Development of a Precipitation Free High-Nitrogen Alloy

Abstract

High nitrogen steels provide excellent mechanical properties and corrosion resistance but are prone to form precipitates which adversely affect the corrosion resistance and toughness. High nitrogen steels available in the market are not claimed to be precipitate free. It is critical to avoid these precipitates and retain nitrogen in the dissolved form to realize the value of these alloys.

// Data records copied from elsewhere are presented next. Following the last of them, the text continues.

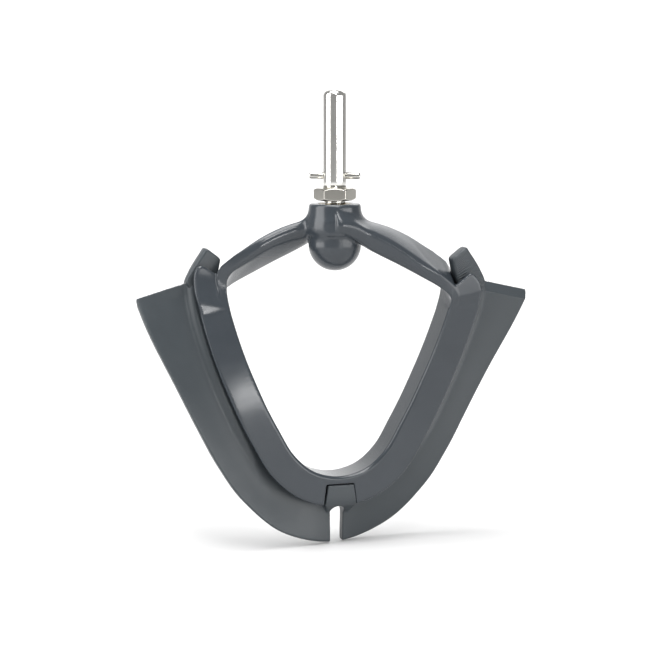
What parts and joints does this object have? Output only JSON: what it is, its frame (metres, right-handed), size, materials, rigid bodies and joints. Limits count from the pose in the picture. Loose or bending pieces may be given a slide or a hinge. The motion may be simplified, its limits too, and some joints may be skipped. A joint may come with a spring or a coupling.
{
  "type": "stand mixer creaming beater",
  "caption": "V-shaped mixer beater: moulded channel loop on two tangent arms with a flexible wiper edge, hanging from a hub on a threaded drive shaft with lock nut and cross pin.",
  "frame": {"origin": "on the drive axis, at the middle of the plain stretch of the drive shaft that the mixer's socket holds", "axes": "+Z along the drive shaft, up and out of the paddle; the loop lies across X and its front face looks along -Y"},
  "size_m": [0.1636, 0.0402, 0.1862],
  "materials": {
    "stainless": "polished",
    "spring_steel": "satin",
    "insert_brass": "satin",
    "frame_plastic": "satin gloss",
    "wiper_elastomer": "satin"
  },
  "bodies": {
    "shaft": {"drive_shaft": "stainless", "drive_pin": "spring_steel"},
    "insert": {"hub_insert": "insert_brass"},
    "paddle": {"paddle_frame": "frame_plastic", "wiper_blade": "wiper_elastomer"},
    "nut": {"lock_nut": "stainless"}
  },
  "joints": [
    {"name": "height_travel", "type": "slide", "parent": "shaft", "child": "insert", "axis": [0, 0, 1], "range_m": [-0.00424, 0.00212]},
    {"name": "paddle_turn", "type": "hinge", "parent": "insert", "child": "paddle", "pos_m": [0, 0, 0], "axis": [0, 0, 1], "range_deg": [-1440, 720]},
    {"name": "lock_nut_turn", "type": "hinge", "parent": "insert", "child": "nut", "pos_m": [0, 0, 0], "axis": [0, 0, 1], "range_deg": [-440, 1080]}
  ],
  "couplings": [
    {"joint": "height_travel", "follows": "paddle_turn", "m_per_rad": 0.00016844}
  ]
}
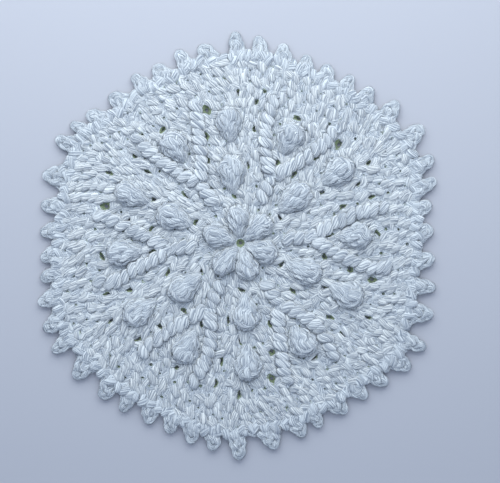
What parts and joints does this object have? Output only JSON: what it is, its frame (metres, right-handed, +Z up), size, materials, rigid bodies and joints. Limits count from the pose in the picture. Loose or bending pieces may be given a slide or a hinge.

This study presents development of a high nitrogen ferrous powder precursor. The translation of this powder precursor to a functional coating is also discussed. To achieve dissolved nitrogen in the composition, two approaches are discussed. Retaining nitrogen by rapid solidification to bypass the L→δ reaction promoting the L→γ reaction directly, where the nitrogen solubility is high is one possible route. The initial alloy design was done using such rapid solidification process with pre-formed nitrides to determine the right composition for desired mechanical and corrosion properties. This rapid-solidification approach was studied in detail by a few team members from the AMPL group at the UM-Dearborn. This study elaborates more of the solid-state dissolution route to avoid the molten state of the material. A solid-state solution annealing is proposed to treat a ferritic powder alloy (α-Fe) at high temperature in presence of nitrogen further quenching it to stabilize austenite at room temperature in-order to retain the dissolved nitrogen in the composition. Pre-atomized nitrogen steel powders readily available in the market were also evaluated for their precipitations. A heat treatment of the nitrogen powder in inert argon media was considered to minimize /eliminate the nitrides.

In-order to evaluate the performance of these prepared precursors, coating development by cold-spray is considered. Cold spray being a solid-state deposition technique is carried out at low temperatures which do not lead to any thermal phase transformations in the coatings as of the starting precursors. Low process temperatures maintaining the thermal equilibrium make cold spray an ideal candidate for coating development. The dissolved nitrogen content in the powder precursor can thus be easily maintained during this solid-state deposition. The properties of the material can be thus assessed in terms of a coating as there is possibly no chemical/metallurgical change from powder precursor to coating. Deposition efficiency was considered as a key performance parameter for different precursors. Mechanical properties, tribological properties and corrosion properties of the coatings were evaluated.

In-order to make an optimized use of these recent techniques in thermal spray and additive manufacturing family, it has been driving researchers to make use of artificial intelligence and machine learning techniques. Narrowing down to the current study, cold-spray technique has numerous parameters which affect the deposition quality. In-order to achieve an optimum parameter for deposition, numerous experiments are required which in-turn is time consuming and cost ineffective. A prescriptive data model is proposed in this study which uses a set of few experiments to develop a training data set in-order to predict the coating quality in terms of the deposition efficiency as well as porosity. This supervised prescriptive approach can be used as a tool in-order to achieve an optimized coating parameter to get the desired properties before performing the experiments. This algorithm could also be used in the nozzle design of the system to optimize for maximum particle velocity of the precursors which directly affects the deposition quality.